> Task prompt:
Every line holding the word "code" counts once. Give the total, nothing more.

────────

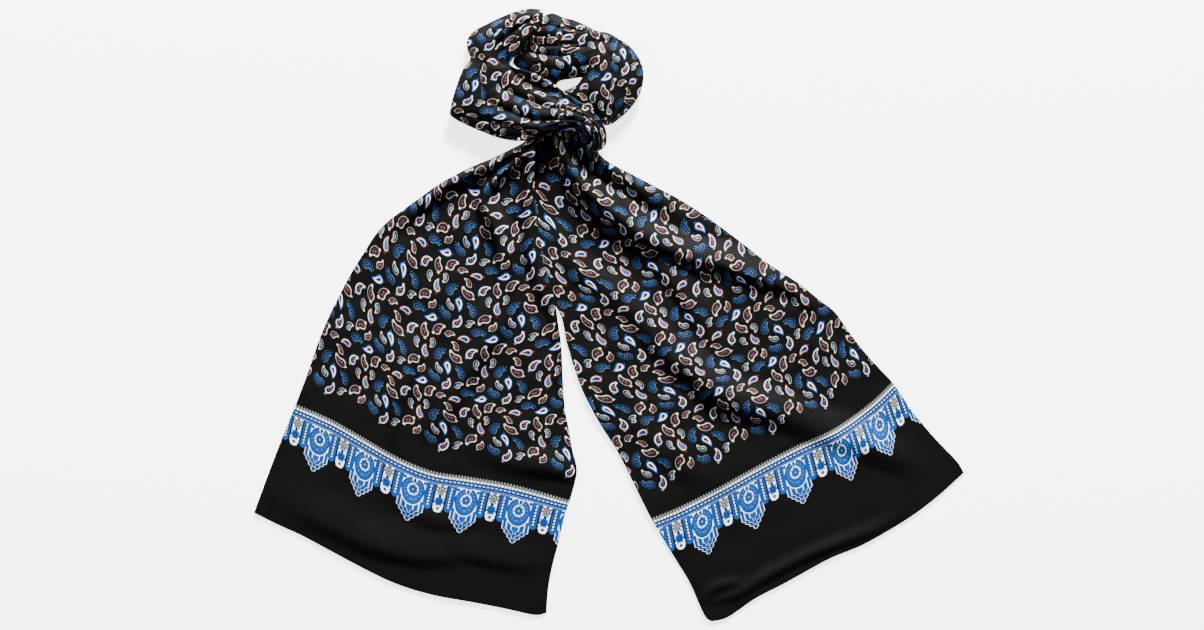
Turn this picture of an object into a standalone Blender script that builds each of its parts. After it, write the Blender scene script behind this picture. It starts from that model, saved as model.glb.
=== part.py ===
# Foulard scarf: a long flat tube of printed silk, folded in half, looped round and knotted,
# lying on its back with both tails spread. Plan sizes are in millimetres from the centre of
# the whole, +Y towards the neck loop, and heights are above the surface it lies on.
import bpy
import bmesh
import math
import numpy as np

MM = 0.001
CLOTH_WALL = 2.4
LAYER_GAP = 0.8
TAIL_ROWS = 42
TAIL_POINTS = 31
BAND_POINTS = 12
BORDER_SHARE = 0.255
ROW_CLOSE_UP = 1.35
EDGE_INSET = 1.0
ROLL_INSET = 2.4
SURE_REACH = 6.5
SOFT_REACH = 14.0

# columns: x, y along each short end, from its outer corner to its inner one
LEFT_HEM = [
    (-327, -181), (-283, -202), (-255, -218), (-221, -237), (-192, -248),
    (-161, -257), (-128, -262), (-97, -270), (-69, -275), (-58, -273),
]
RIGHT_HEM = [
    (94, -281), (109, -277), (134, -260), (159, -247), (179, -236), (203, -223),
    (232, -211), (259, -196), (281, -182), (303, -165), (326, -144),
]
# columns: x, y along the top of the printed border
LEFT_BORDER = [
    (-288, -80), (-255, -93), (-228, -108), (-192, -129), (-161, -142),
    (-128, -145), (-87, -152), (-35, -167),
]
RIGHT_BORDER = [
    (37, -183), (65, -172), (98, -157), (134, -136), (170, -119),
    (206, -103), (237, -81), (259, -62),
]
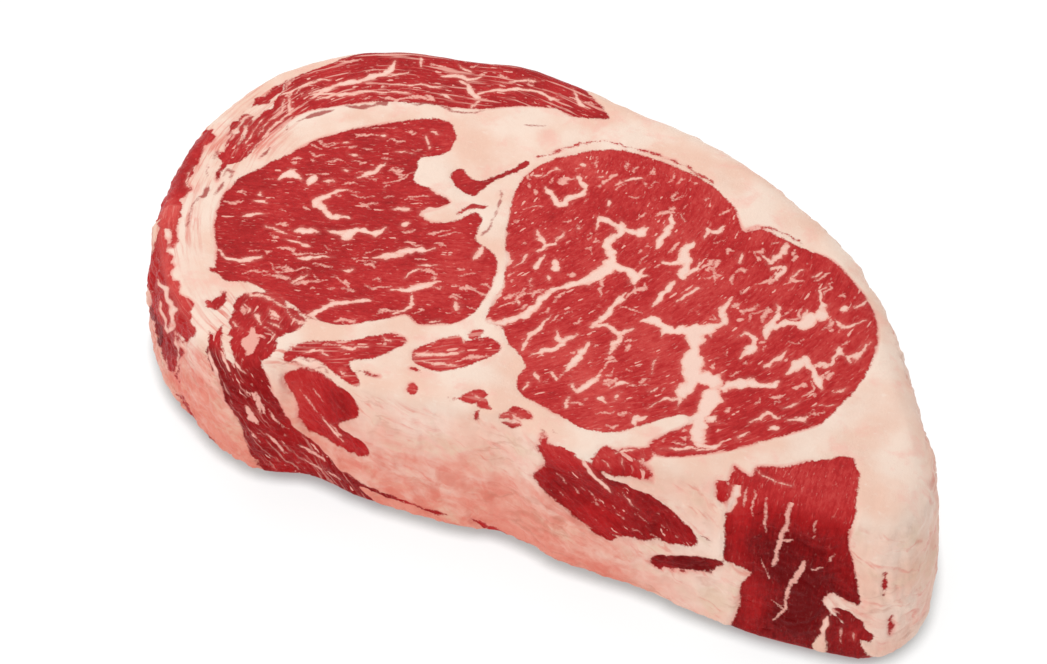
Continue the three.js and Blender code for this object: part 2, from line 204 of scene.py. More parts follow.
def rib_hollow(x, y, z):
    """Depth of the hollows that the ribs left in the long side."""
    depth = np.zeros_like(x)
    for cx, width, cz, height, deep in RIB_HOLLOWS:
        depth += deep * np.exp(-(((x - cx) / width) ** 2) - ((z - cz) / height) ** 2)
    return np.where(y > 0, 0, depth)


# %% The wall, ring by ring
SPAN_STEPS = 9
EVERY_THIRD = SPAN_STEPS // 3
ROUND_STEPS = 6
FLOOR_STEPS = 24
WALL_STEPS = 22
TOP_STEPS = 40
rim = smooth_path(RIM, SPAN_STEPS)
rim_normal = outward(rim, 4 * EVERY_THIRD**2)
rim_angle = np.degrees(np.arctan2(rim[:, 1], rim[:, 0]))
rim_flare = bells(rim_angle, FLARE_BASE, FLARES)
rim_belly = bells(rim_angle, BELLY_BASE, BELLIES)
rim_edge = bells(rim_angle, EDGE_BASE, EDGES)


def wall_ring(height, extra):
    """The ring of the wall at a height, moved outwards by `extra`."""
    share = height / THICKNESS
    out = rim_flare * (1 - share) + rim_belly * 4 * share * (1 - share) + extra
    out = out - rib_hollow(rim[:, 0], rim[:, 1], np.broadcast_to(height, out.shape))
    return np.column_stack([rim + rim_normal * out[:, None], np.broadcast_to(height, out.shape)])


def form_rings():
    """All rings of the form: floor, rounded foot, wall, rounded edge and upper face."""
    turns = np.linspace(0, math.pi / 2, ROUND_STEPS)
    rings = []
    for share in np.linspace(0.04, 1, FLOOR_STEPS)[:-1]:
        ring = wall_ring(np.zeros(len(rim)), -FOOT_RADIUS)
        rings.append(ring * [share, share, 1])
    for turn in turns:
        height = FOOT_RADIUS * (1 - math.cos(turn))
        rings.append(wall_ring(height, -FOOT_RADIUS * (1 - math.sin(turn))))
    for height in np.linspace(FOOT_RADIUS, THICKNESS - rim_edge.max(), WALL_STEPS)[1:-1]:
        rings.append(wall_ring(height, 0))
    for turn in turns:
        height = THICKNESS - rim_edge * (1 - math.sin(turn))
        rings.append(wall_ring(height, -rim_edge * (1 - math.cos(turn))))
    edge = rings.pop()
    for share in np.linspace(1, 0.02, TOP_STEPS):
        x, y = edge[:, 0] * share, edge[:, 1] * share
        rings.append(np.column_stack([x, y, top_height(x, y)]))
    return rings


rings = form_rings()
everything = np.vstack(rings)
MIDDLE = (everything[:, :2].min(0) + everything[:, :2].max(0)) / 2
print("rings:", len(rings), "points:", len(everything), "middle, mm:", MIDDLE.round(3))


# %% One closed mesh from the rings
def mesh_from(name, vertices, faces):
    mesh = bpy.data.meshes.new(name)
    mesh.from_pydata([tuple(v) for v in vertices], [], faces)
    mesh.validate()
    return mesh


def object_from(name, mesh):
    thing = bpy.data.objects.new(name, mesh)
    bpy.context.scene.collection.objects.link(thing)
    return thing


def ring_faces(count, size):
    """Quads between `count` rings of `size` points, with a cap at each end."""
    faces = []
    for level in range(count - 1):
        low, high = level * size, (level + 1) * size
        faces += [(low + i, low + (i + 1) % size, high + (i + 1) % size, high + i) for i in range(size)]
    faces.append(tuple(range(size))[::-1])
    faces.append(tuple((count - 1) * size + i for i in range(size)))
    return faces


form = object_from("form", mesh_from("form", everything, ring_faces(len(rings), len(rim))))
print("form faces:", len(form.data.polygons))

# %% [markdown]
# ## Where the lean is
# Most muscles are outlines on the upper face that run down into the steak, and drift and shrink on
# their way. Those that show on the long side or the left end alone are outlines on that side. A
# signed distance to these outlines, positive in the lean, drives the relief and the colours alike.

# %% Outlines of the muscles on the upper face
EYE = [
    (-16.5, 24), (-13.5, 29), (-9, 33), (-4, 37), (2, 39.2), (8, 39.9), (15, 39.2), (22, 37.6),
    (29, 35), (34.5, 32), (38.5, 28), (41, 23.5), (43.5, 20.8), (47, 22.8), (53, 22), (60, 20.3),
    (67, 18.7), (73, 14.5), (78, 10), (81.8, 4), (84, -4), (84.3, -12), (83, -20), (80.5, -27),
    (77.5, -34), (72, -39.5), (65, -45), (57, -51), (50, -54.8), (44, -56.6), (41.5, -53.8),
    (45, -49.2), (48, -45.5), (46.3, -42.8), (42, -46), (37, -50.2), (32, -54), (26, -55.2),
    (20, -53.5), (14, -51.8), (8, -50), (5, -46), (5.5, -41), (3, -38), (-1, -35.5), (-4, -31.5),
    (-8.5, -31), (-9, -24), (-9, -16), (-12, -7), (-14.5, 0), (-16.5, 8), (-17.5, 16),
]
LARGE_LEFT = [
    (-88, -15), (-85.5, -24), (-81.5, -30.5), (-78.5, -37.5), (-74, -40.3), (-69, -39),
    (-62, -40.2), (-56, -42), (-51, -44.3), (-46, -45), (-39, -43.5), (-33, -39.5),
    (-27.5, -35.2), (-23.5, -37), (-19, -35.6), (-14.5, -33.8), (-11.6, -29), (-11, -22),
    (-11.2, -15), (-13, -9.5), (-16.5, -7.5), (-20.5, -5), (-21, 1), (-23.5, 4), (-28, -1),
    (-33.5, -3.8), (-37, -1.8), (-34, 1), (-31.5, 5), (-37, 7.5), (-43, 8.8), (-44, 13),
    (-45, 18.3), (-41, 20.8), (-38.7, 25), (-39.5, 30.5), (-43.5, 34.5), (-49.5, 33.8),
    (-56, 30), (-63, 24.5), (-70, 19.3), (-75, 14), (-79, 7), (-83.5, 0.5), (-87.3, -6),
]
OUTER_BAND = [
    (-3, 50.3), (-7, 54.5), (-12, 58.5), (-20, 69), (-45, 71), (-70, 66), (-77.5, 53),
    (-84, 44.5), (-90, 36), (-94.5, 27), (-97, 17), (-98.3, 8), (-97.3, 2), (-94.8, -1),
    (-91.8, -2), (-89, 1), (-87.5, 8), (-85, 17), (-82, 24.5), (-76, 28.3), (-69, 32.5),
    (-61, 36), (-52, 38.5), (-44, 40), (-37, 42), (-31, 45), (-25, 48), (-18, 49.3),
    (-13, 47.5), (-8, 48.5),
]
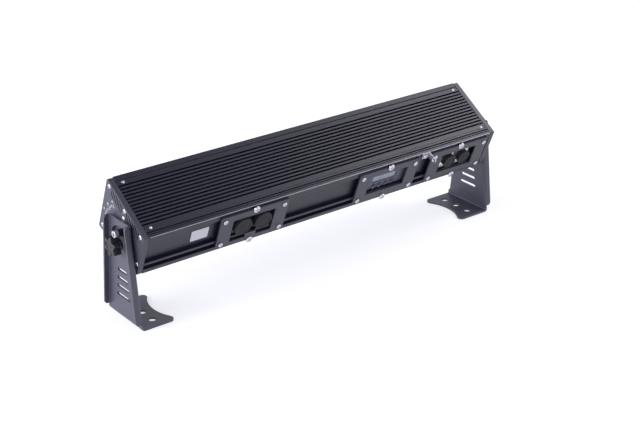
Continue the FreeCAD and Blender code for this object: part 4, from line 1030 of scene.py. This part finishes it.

────────

> Response:
2